* _Task requirements_:
Repeat the data verbatim.

*** Material provided ***

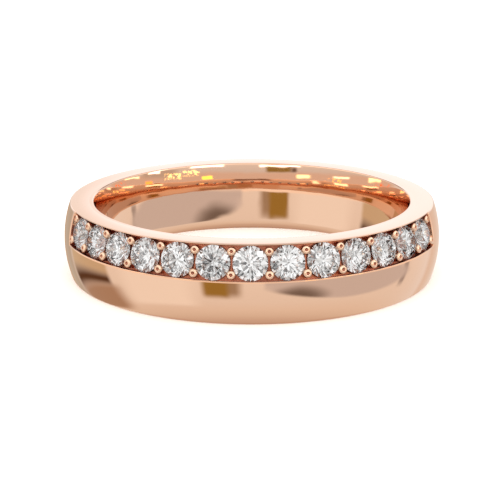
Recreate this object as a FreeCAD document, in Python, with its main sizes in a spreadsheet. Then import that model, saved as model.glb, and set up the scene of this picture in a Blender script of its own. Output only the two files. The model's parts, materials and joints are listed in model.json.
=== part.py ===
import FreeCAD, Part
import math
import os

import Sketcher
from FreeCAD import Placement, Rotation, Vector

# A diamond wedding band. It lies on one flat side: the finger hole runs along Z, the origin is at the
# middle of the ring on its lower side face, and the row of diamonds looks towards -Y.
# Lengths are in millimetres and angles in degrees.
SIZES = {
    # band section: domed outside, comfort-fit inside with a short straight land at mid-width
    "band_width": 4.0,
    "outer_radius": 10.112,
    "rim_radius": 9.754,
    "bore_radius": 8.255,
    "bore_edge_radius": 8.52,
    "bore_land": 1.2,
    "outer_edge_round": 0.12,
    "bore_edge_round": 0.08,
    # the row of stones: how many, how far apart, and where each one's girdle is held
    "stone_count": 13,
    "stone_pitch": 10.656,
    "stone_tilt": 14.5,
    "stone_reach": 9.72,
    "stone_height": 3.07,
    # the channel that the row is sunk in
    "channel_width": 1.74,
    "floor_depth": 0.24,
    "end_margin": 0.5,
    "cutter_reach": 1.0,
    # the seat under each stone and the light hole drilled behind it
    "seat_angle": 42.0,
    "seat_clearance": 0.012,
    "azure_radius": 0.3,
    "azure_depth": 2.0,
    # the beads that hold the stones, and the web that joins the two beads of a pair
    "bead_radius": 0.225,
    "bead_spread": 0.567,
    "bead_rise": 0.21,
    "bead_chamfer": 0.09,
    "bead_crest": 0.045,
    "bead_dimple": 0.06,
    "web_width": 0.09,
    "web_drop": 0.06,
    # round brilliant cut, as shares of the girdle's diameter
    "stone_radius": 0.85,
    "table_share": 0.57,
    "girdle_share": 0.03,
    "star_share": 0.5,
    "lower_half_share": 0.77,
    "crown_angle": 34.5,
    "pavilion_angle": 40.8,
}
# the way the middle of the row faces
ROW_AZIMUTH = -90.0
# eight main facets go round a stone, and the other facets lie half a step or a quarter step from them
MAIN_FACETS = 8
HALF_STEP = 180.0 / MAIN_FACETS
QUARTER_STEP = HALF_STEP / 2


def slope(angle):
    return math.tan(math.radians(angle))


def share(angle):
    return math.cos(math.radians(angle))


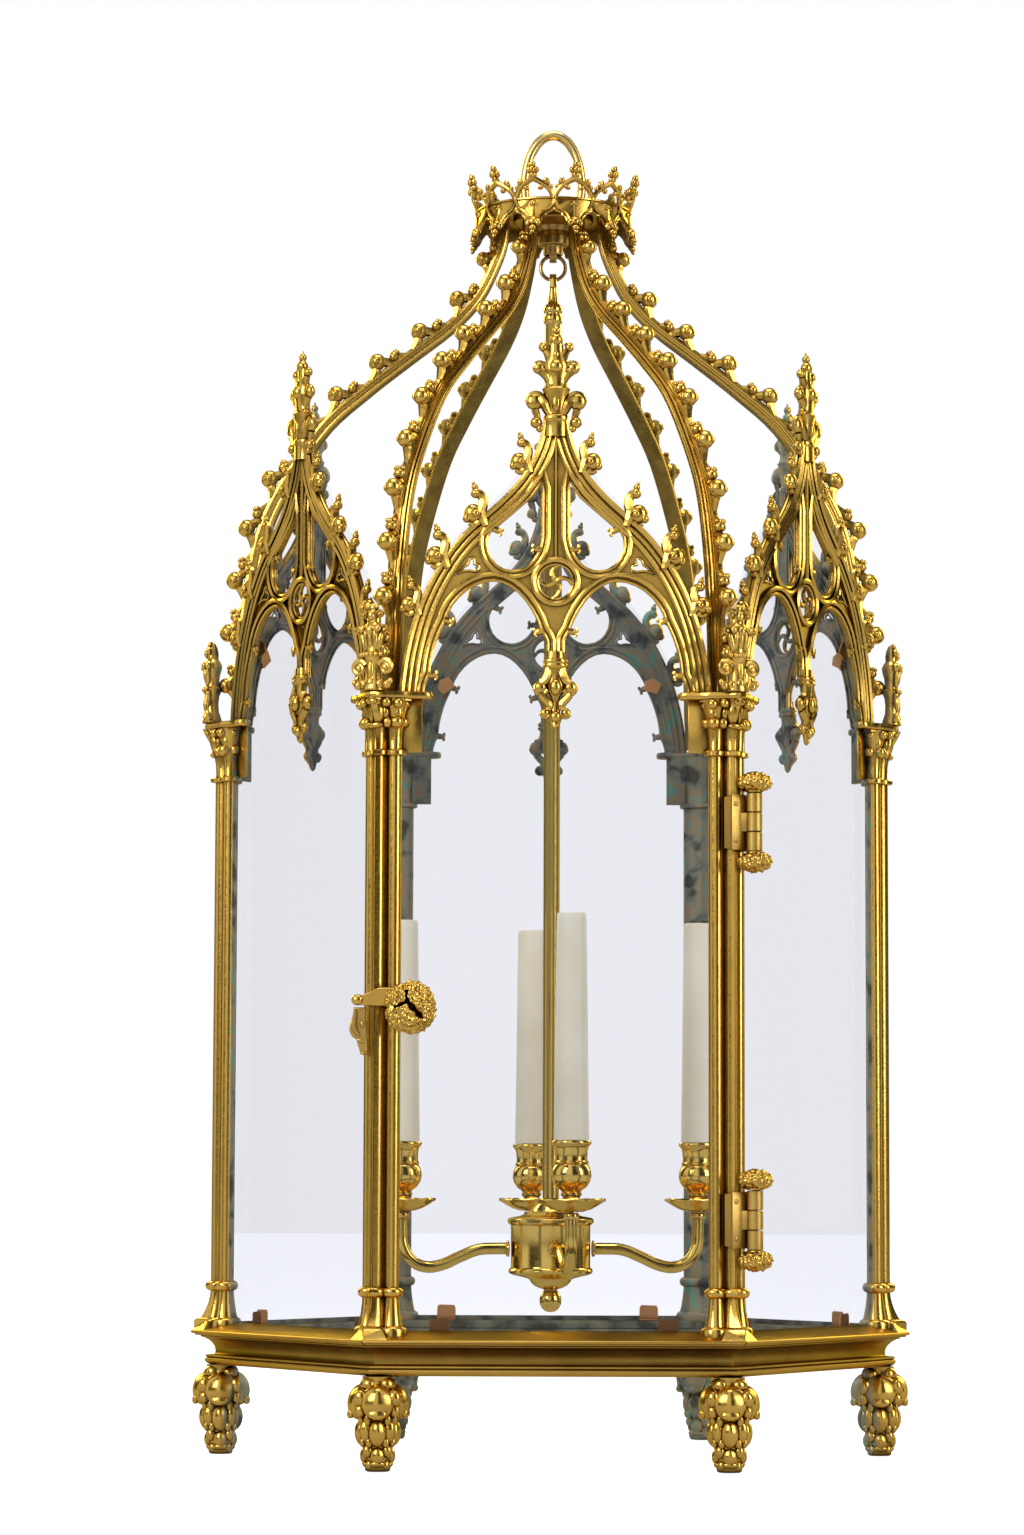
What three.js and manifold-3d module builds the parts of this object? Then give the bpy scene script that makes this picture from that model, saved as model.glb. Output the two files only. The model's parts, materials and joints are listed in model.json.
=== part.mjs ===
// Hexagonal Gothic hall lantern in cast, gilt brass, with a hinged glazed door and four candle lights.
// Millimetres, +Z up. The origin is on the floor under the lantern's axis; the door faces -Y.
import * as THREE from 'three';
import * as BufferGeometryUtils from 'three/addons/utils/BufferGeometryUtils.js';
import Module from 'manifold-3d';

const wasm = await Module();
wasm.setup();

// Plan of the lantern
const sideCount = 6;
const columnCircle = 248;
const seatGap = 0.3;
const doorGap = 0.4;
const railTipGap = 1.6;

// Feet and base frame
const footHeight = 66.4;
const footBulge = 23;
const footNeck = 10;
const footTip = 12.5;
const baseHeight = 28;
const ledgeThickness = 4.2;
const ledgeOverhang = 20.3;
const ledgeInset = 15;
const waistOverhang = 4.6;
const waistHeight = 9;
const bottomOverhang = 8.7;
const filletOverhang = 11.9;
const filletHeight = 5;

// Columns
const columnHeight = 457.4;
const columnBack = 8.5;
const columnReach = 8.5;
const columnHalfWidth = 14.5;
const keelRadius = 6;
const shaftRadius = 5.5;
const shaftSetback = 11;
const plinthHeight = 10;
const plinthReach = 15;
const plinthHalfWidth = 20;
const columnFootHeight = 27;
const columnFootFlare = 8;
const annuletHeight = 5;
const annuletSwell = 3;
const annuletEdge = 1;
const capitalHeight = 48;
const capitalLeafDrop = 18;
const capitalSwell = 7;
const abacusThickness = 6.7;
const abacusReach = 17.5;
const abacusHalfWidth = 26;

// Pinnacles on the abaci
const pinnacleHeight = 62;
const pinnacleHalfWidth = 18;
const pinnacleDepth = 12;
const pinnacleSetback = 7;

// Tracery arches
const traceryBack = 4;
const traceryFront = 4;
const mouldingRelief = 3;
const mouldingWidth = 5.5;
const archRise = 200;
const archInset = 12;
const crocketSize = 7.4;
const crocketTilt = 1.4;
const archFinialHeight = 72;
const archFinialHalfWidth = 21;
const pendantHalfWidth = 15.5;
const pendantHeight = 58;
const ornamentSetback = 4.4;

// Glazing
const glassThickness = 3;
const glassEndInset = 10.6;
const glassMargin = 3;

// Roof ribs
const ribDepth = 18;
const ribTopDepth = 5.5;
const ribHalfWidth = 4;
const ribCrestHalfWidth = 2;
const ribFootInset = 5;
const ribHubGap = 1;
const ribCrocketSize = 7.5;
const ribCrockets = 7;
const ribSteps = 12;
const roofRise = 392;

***

* _Full answer_:
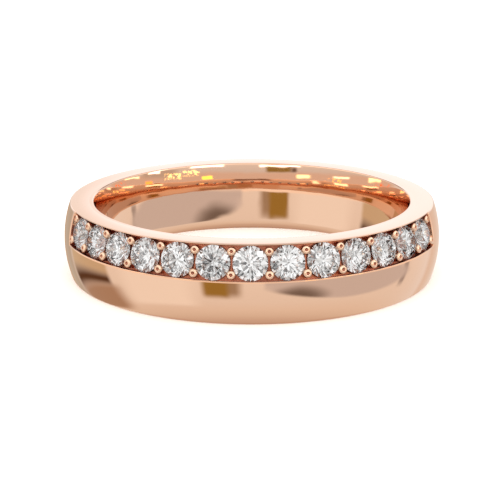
Recreate this object as a FreeCAD document, in Python, with its main sizes in a spreadsheet. Then import that model, saved as model.glb, and set up the scene of this picture in a Blender script of its own. Output only the two files. The model's parts, materials and joints are listed in model.json.
=== part.py ===
import FreeCAD, Part
import math
import os

import Sketcher
from FreeCAD import Placement, Rotation, Vector

# A diamond wedding band. It lies on one flat side: the finger hole runs along Z, the origin is at the
# middle of the ring on its lower side face, and the row of diamonds looks towards -Y.
# Lengths are in millimetres and angles in degrees.
SIZES = {
    # band section: domed outside, comfort-fit inside with a short straight land at mid-width
    "band_width": 4.0,
    "outer_radius": 10.112,
    "rim_radius": 9.754,
    "bore_radius": 8.255,
    "bore_edge_radius": 8.52,
    "bore_land": 1.2,
    "outer_edge_round": 0.12,
    "bore_edge_round": 0.08,
    # the row of stones: how many, how far apart, and where each one's girdle is held
    "stone_count": 13,
    "stone_pitch": 10.656,
    "stone_tilt": 14.5,
    "stone_reach": 9.72,
    "stone_height": 3.07,
    # the channel that the row is sunk in
    "channel_width": 1.74,
    "floor_depth": 0.24,
    "end_margin": 0.5,
    "cutter_reach": 1.0,
    # the seat under each stone and the light hole drilled behind it
    "seat_angle": 42.0,
    "seat_clearance": 0.012,
    "azure_radius": 0.3,
    "azure_depth": 2.0,
    # the beads that hold the stones, and the web that joins the two beads of a pair
    "bead_radius": 0.225,
    "bead_spread": 0.567,
    "bead_rise": 0.21,
    "bead_chamfer": 0.09,
    "bead_crest": 0.045,
    "bead_dimple": 0.06,
    "web_width": 0.09,
    "web_drop": 0.06,
    # round brilliant cut, as shares of the girdle's diameter
    "stone_radius": 0.85,
    "table_share": 0.57,
    "girdle_share": 0.03,
    "star_share": 0.5,
    "lower_half_share": 0.77,
    "crown_angle": 34.5,
    "pavilion_angle": 40.8,
}
# the way the middle of the row faces
ROW_AZIMUTH = -90.0
# eight main facets go round a stone, and the other facets lie half a step or a quarter step from them
MAIN_FACETS = 8
HALF_STEP = 180.0 / MAIN_FACETS
QUARTER_STEP = HALF_STEP / 2


def slope(angle):
    return math.tan(math.radians(angle))


def share(angle):
    return math.cos(math.radians(angle))


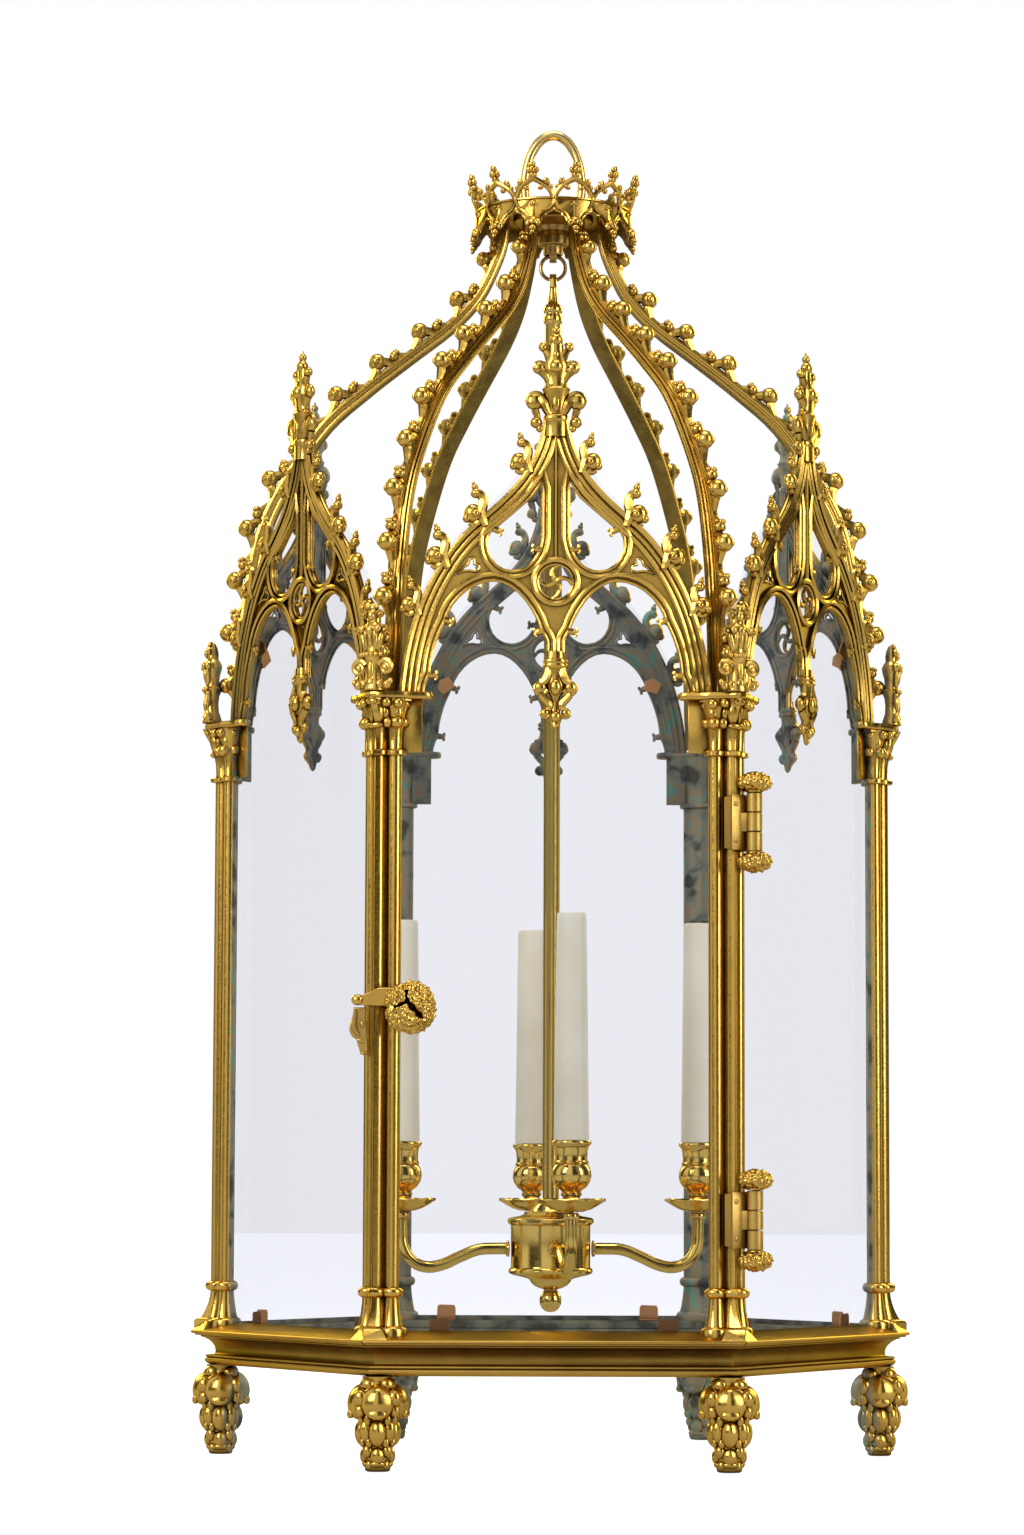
What three.js and manifold-3d module builds the parts of this object? Then give the bpy scene script that makes this picture from that model, saved as model.glb. Output the two files only. The model's parts, materials and joints are listed in model.json.
=== part.mjs ===
// Hexagonal Gothic hall lantern in cast, gilt brass, with a hinged glazed door and four candle lights.
// Millimetres, +Z up. The origin is on the floor under the lantern's axis; the door faces -Y.
import * as THREE from 'three';
import * as BufferGeometryUtils from 'three/addons/utils/BufferGeometryUtils.js';
import Module from 'manifold-3d';

const wasm = await Module();
wasm.setup();

// Plan of the lantern
const sideCount = 6;
const columnCircle = 248;
const seatGap = 0.3;
const doorGap = 0.4;
const railTipGap = 1.6;

// Feet and base frame
const footHeight = 66.4;
const footBulge = 23;
const footNeck = 10;
const footTip = 12.5;
const baseHeight = 28;
const ledgeThickness = 4.2;
const ledgeOverhang = 20.3;
const ledgeInset = 15;
const waistOverhang = 4.6;
const waistHeight = 9;
const bottomOverhang = 8.7;
const filletOverhang = 11.9;
const filletHeight = 5;

// Columns
const columnHeight = 457.4;
const columnBack = 8.5;
const columnReach = 8.5;
const columnHalfWidth = 14.5;
const keelRadius = 6;
const shaftRadius = 5.5;
const shaftSetback = 11;
const plinthHeight = 10;
const plinthReach = 15;
const plinthHalfWidth = 20;
const columnFootHeight = 27;
const columnFootFlare = 8;
const annuletHeight = 5;
const annuletSwell = 3;
const annuletEdge = 1;
const capitalHeight = 48;
const capitalLeafDrop = 18;
const capitalSwell = 7;
const abacusThickness = 6.7;
const abacusReach = 17.5;
const abacusHalfWidth = 26;

// Pinnacles on the abaci
const pinnacleHeight = 62;
const pinnacleHalfWidth = 18;
const pinnacleDepth = 12;
const pinnacleSetback = 7;

// Tracery arches
const traceryBack = 4;
const traceryFront = 4;
const mouldingRelief = 3;
const mouldingWidth = 5.5;
const archRise = 200;
const archInset = 12;
const crocketSize = 7.4;
const crocketTilt = 1.4;
const archFinialHeight = 72;
const archFinialHalfWidth = 21;
const pendantHalfWidth = 15.5;
const pendantHeight = 58;
const ornamentSetback = 4.4;

// Glazing
const glassThickness = 3;
const glassEndInset = 10.6;
const glassMargin = 3;

// Roof ribs
const ribDepth = 18;
const ribTopDepth = 5.5;
const ribHalfWidth = 4;
const ribCrestHalfWidth = 2;
const ribFootInset = 5;
const ribHubGap = 1;
const ribCrocketSize = 7.5;
const ribCrockets = 7;
const ribSteps = 12;
const roofRise = 392;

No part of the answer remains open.